TASK STATEMENT » Count, in the entries, the lines with "materials". Answer with the number only.

LISTING »
• • •
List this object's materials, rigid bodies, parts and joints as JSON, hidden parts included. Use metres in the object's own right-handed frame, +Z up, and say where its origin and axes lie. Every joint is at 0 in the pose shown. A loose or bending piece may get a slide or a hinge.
• • •
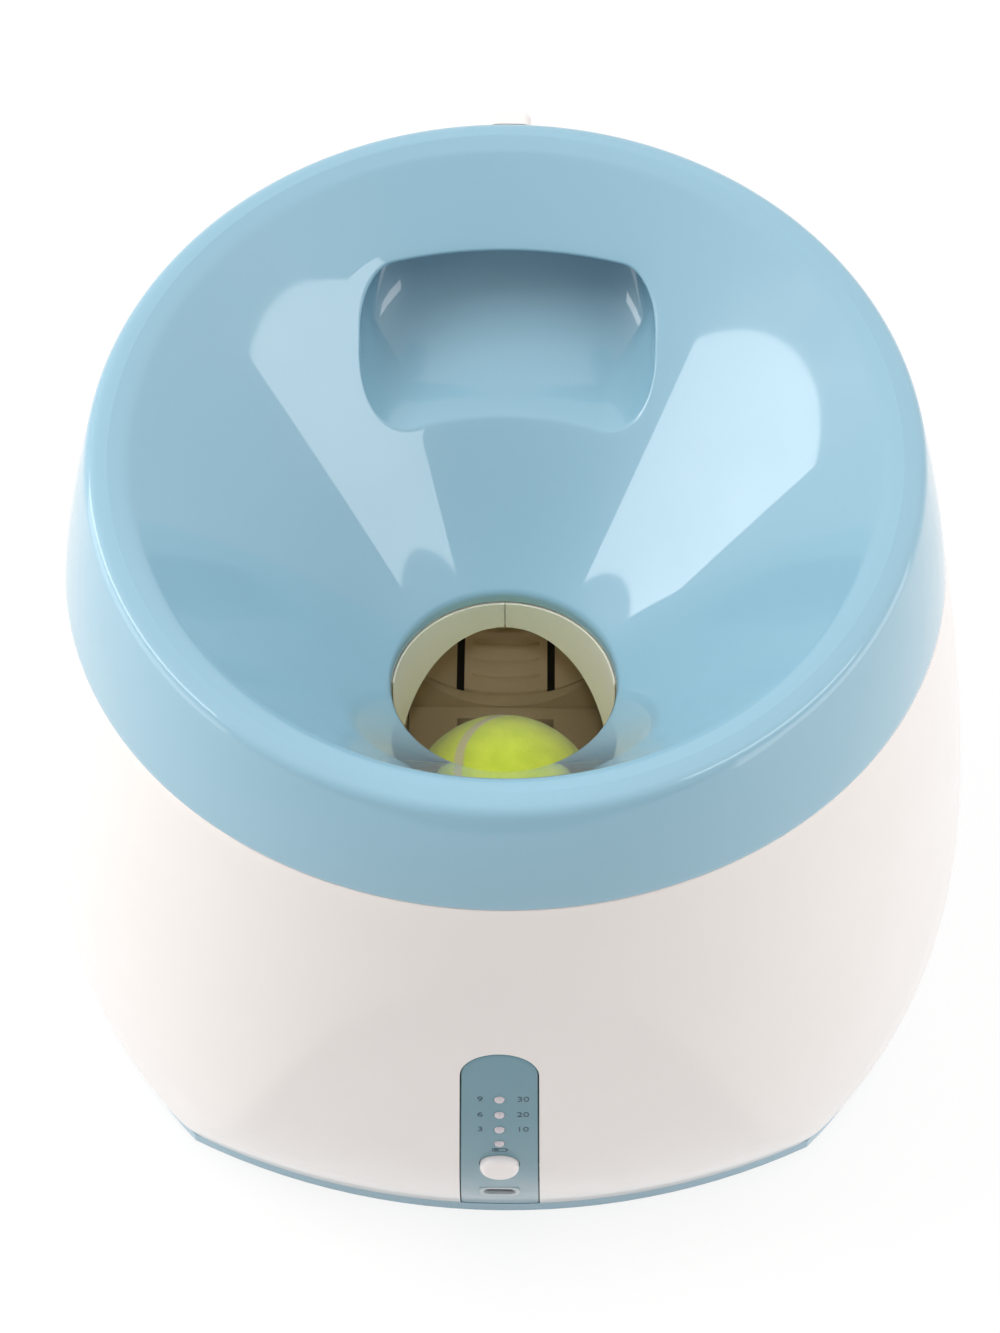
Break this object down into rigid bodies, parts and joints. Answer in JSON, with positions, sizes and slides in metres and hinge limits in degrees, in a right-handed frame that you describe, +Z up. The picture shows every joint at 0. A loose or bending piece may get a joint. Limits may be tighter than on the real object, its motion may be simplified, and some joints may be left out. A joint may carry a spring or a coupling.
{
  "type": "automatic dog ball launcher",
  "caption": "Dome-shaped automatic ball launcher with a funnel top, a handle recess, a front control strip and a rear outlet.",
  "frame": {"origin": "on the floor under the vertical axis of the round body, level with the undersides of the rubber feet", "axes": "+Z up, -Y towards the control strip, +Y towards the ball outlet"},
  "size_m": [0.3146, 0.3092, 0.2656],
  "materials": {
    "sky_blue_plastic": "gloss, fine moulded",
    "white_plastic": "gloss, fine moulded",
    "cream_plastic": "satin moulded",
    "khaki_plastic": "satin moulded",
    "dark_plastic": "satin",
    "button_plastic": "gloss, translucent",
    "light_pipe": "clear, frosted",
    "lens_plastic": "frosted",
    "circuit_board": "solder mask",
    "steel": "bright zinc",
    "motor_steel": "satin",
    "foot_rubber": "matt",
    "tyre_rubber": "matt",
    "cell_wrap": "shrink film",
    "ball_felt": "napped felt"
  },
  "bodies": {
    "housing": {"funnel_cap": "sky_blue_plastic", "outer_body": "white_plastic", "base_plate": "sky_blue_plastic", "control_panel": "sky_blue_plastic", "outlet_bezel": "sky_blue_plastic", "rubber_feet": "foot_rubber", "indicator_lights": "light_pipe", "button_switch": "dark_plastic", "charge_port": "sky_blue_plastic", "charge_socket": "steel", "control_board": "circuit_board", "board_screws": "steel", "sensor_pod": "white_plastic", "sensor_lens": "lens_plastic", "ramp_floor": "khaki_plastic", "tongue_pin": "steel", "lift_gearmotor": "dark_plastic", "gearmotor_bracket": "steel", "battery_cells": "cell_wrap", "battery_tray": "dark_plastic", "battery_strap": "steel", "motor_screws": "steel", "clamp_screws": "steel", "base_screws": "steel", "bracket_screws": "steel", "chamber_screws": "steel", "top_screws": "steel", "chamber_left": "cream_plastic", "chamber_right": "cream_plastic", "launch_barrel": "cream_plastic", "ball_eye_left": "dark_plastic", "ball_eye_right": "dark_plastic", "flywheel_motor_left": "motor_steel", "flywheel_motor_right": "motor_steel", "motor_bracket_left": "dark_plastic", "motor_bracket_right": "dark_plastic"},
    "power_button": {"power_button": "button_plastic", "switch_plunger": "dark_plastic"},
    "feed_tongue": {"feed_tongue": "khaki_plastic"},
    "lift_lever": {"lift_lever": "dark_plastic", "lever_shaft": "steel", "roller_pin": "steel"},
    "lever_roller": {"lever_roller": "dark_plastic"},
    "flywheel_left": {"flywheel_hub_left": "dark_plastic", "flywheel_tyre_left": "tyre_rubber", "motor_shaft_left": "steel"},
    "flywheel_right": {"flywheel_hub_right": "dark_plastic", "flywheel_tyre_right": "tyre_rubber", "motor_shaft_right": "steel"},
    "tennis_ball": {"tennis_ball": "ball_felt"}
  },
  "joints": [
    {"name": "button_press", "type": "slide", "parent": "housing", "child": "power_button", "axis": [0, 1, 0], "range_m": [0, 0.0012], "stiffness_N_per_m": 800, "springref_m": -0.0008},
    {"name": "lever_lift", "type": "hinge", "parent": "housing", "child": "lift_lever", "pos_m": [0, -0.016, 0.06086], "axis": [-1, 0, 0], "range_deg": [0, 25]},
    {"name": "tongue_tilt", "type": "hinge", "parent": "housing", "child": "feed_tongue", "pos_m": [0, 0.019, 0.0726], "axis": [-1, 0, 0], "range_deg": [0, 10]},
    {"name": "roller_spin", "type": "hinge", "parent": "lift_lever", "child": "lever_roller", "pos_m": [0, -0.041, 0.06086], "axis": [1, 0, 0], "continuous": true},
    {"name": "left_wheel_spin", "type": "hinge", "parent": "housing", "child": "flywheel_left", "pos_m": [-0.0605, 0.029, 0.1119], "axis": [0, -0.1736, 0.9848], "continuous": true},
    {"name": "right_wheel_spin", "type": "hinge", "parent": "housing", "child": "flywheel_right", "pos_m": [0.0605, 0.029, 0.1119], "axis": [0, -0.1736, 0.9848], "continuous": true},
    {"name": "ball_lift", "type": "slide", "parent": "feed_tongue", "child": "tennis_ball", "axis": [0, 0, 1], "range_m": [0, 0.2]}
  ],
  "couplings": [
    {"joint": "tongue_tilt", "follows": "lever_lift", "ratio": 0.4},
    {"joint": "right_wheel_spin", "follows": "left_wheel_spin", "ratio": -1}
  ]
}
• • •
THE OUTPUT » 2